==== RECORDED INFORMATION ====

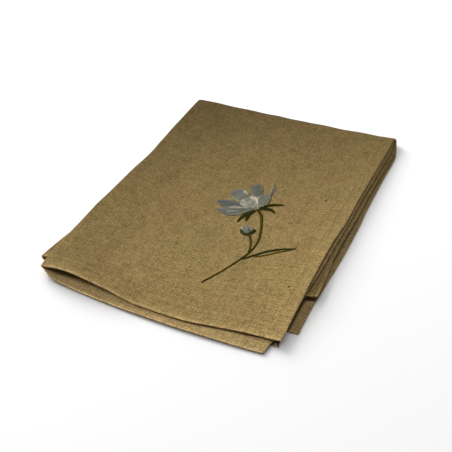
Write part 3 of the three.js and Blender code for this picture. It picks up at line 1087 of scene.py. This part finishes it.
def petalPlace(petal, s, lateral):    # lateral is in mm from the middle line
    root, tip = np.array(petal["root"]), np.array(petal["tip"])
    side = np.array([-(tip - root)[1], (tip - root)[0]]) / np.linalg.norm(tip - root)
    middle = (root + tip) / 2 + side * petal["bow"] * 2
    s = np.asarray(s)[:, None]
    point = root * (1 - s) ** 2 + middle * 2 * s * (1 - s) + tip * s**2
    slope = (middle - root) * 2 * (1 - s) + (tip - middle) * 2 * s
    normal = np.stack([-slope[:, 1], slope[:, 0]], axis=-1) / np.linalg.norm(slope, axis=-1, keepdims=True)
    return point + normal * np.asarray(lateral)[:, None]


def sewPetal(petal, threads):    # three rows of long and short stitches, fanning from the root
    half, widest = petal["width"] / 2, petal["widest"]
    first, last = petal["tones"]
    for start, end, share in satin["petalRows"]:
        count = max(int(petal["width"] * share / satin["petalPitch"]), 4)
        for k in range(count):
            t = (k + 0.5 + rng.uniform(-0.2, 0.2)) / count * 2 - 1
            limit = widest + (1 - widest) * math.acos(min(abs(t), 1) ** (1 / petal["round"])) * 2 / math.pi
            low = start + rng.uniform(0.0, satin["startUneven"]) if start else 0.02
            if end < 1:
                high = min(end + rng.uniform(*satin["endUneven"]), limit)
            else:
                high = limit - rng.uniform(0, satin["tipUneven"])
            if high - low < satin["shortest"]:
                continue
            s = np.linspace(low, high, satin["points"])
            fan = np.where(s < widest, petalWidth(petal, s), half)
            arch = np.sin(np.linspace(0, 1, len(s)) * math.pi) ** satin["fullness"]
            rise = petal["lift"] + satin["crown"] * (1 - t * t) + satin["sink"]
            lift = -satin["sink"] + rise * arch + rng.uniform(-0.04, 0.04)
            tone = first + (last - first) * s + rng.normal(0, satin["petalUneven"])
            for side, paleFrom, paleTo, amount in petal["pale"]:
                along = smoothStep(s, paleFrom - satin["paleBlend"], paleFrom + satin["paleBlend"])
                along = along * (1 - smoothStep(s, paleTo, paleTo + satin["paleBlend"]))
                tone = tone + amount * along * smoothStep(np.full(len(s), t * side), 0.35, 1.0)
            threads.lay(petalPlace(petal, s, fan * t), lift, rng.uniform(0.85, 1.1), tone)


def sewPetalEdge(petal, threads):    # pale stem stitches along the palest edges
    for side, low, high, amount in petal["pale"]:
        if amount < satin["palestFrom"]:
            continue
        s = np.linspace(max(low, 0.12), min(high, 0.96), 60)
        edge = petalPlace(petal, s, petalWidth(petal, s) * side)
        length = runAlong(edge)
        at = 0.0
        while at < length[-1] - 1.5:
            run = np.linspace(at, min(at + rng.uniform(*satin["edgeStitch"]), length[-1]), 5)
            lift = petal["lift"] - satin["edgeDrop"] + np.array(satin["edgeArch"])
            tone = 0.38 + 0.7 * amount + rng.normal(0, satin["edgeUneven"])
            threads.lay(placeAlong(edge, length, run), lift, 0.85, tone)
            at += rng.uniform(*satin["edgeStep"])


def runAlong(points):    # the distance run at each point of a line
    return np.concatenate([[0], np.cumsum(np.linalg.norm(np.diff(points, axis=0), axis=1))])


def placeAlong(points, length, run):
    return np.stack([np.interp(run, length, points[:, axis]) for axis in (0, 1)], axis=-1)


def smoothPath(points, count):    # a smooth line through points, evenly spaced
    points = np.array(points, float)
    chord = runAlong(points)
    fine = np.linspace(0, chord[-1], 240)
    slopes = np.gradient(points, chord, axis=0)
    i = np.clip(np.searchsorted(chord, fine) - 1, 0, len(points) - 2)
    step = (chord[i + 1] - chord[i])[:, None]
    s = ((fine - chord[i]) / (chord[i + 1] - chord[i]))[:, None]
    curve = cubic(points[i], points[i + 1], slopes[i] * step, slopes[i + 1] * step, s)
    length = runAlong(curve)
    return placeAlong(curve, length, np.linspace(0, length[-1], count)), length[-1]


def sewColumn(column, threads):    # stitches that run slantwise across a narrow shape
    _, length = smoothPath(column["path"], 10)
    count = max(int(length / satin["pitch"]), 3)
    path, _ = smoothPath(column["path"], count)
    slope = np.gradient(path, axis=0)
    slope /= np.linalg.norm(slope, axis=1, keepdims=True)
    side = np.stack([-slope[:, 1], slope[:, 0]], axis=-1)
    share = np.linspace(0, 1, count)
    width = curveThrough((0, 0.5, 1), column["widths"], share)
    tone = curveThrough((0, 0.5, 1), column["tones"], share)
    t = np.linspace(-1, 1, 5)[:, None]
    arch = np.array([-satin["sink"], *satin["columnArch"], -satin["sink"]])
    for k in range(count):
        half = width[k] / 2 * rng.uniform(0.93, 1.05)
        xy = path[k] + side[k] * half * t + slope[k] * column["slant"] / 2 * t
        lift = np.where(arch > 0, arch * column["lift"], arch) + rng.uniform(-0.03, 0.03)
        across = tone[k] + rng.normal(0, satin["columnUneven"]) + 0.1 * t[:, 0]
        threads.lay(xy, lift, rng.uniform(0.9, 1.12), across)


def layThreads(guides, radius, material):
    return runTree(guides, threadTree, {
        "Thread Radius": radius * mm, "Thread Sides": satin["sides"], "Thread": material})


def embroider():
    petalThreads, leafThreads = Threads(), Threads()
    for petal in petals.values():
        sewPetal(petal, petalThreads)
        sewPetalEdge(petal, petalThreads)
    for column in columns.values():
        sewColumn(column, leafThreads)
    pieces = []
    for name, threads, material in (
        ("petalThreads", petalThreads, petalThread),
        ("leafThreads", leafThreads, leafThread),
    ):
        pieces.append(layThreads(threads.guides(name), satin["radius"], material))
        print(name, len(threads.places), "threads,", len(pieces[-1].data.polygons), "faces")
    return pieces


threadTree = makeThreadTree()
petalPiece, leafPiece = embroider()
endsPiece = layThreads(layLooseEnds(), looseEnds["radius"], shadedLooseYarn)
print("loose ends laid:", len(endsPiece.data.polygons), "faces")


# floor, light and surroundings
studio = {
    "floorHalf": 3.0,
    "floorColor": (0.86, 0.86, 0.86, 1),
    "floorGrain": 900.0,
    "floorRoughness": (0.85, 0.95),
    "worldColor": (1.0, 1.0, 1.0, 1),
    "worldStrength": 0.12,
    "lamps": namedRows(("place", "aim", "size", "spread", "power", "lights"), {
        "floorSky": ((-0.3, 0.4, 0.9), (0, 0, 0), 3.0, 180, 29.0, "floor"),
        "floorLeft": ((-1.7, 0.9, 1.2), (0, 0, 0), 1.3, 180, 50.0, "floor"),
        "overhead": ((0.2, 0.32, 1.05), (0.15, -0.15, 0), 0.5, 23, 0.41, "cloth"),
        "left": ((-0.95, -0.38, 0.9), (0.21, -0.12, 0), 0.5, 22, 1.26, "cloth"),
    }),
}


def makeStudio(setup):
    half = setup["floorHalf"]
    corners = [(-half, -half, 0), (half, -half, 0), (half, half, 0), (-half, half, 0)]
    mesh = bpy.data.meshes.new("floor")
    mesh.from_pydata(corners, [], [(0, 1, 2, 3)])
    floor = addObject("floor", mesh)
    material, tree, shader = newMaterial("floorPaper")
    grain = addNode(tree, "ShaderNodeTexNoise", {"Scale": setup["floorGrain"], "Detail": 2.0})
    rough = ranged(tree, grain.outputs["Fac"], 0.0, 1.0, *setup["floorRoughness"])
    setInputs(tree, shader, {"Base Color": setup["floorColor"], "Roughness": rough})
    mesh.materials.append(material)

    world = bpy.data.worlds.new("studio")
    world.use_nodes = True
    background = world.node_tree.nodes["Background"]
    background.inputs["Color"].default_value = setup["worldColor"]
    background.inputs["Strength"].default_value = setup["worldStrength"]
    bpy.context.scene.world = world
    lit = {name: bpy.data.collections.new(name + "Lit") for name in ("floor", "cloth")}
    lit["floor"].objects.link(floor)
    for piece in (sheet, hemStitches, petalPiece, leafPiece, endsPiece):
        lit["cloth"].objects.link(piece)
    for name, lamp in setup["lamps"].items():
        data = bpy.data.lights.new(name, "AREA")
        data.size = lamp["size"]
        data.spread = math.radians(lamp["spread"])
        data.energy = lamp["power"]
        light = addObject(name, data)
        light.location = lamp["place"]
        light.rotation_euler = turnTo(lamp["place"], lamp["aim"]).to_euler()
        light.light_linking.receiver_collection = lit[lamp["lights"]]


makeStudio(studio)
bpy.context.scene.view_settings.view_transform = "Standard"
print("studio made")

for piece, slot in (
    (sheet, "linen"), (hemStitches, "sewing_thread"), (petalPiece, "petal_thread"),
    (leafPiece, "leaf_thread"), (endsPiece, "linen"),
):
    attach(piece, "root")
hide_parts("cloth")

====

- _REQUEST_
Give back the listing exactly, please, from its first line to the line containing "return point +", inclusive, and nothing past that line.

- _THE RESPONSE_
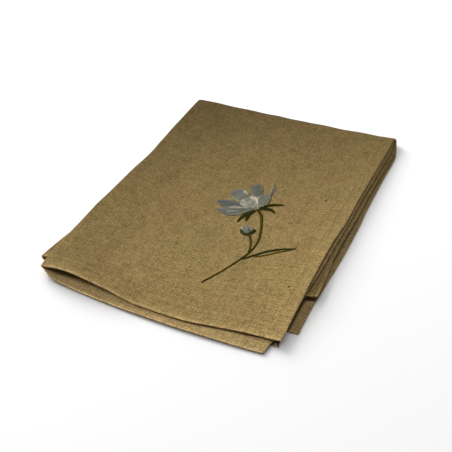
Write part 3 of the three.js and Blender code for this picture. It picks up at line 1087 of scene.py. This part finishes it.
def petalPlace(petal, s, lateral):    # lateral is in mm from the middle line
    root, tip = np.array(petal["root"]), np.array(petal["tip"])
    side = np.array([-(tip - root)[1], (tip - root)[0]]) / np.linalg.norm(tip - root)
    middle = (root + tip) / 2 + side * petal["bow"] * 2
    s = np.asarray(s)[:, None]
    point = root * (1 - s) ** 2 + middle * 2 * s * (1 - s) + tip * s**2
    slope = (middle - root) * 2 * (1 - s) + (tip - middle) * 2 * s
    normal = np.stack([-slope[:, 1], slope[:, 0]], axis=-1) / np.linalg.norm(slope, axis=-1, keepdims=True)
    return point + normal * np.asarray(lateral)[:, None]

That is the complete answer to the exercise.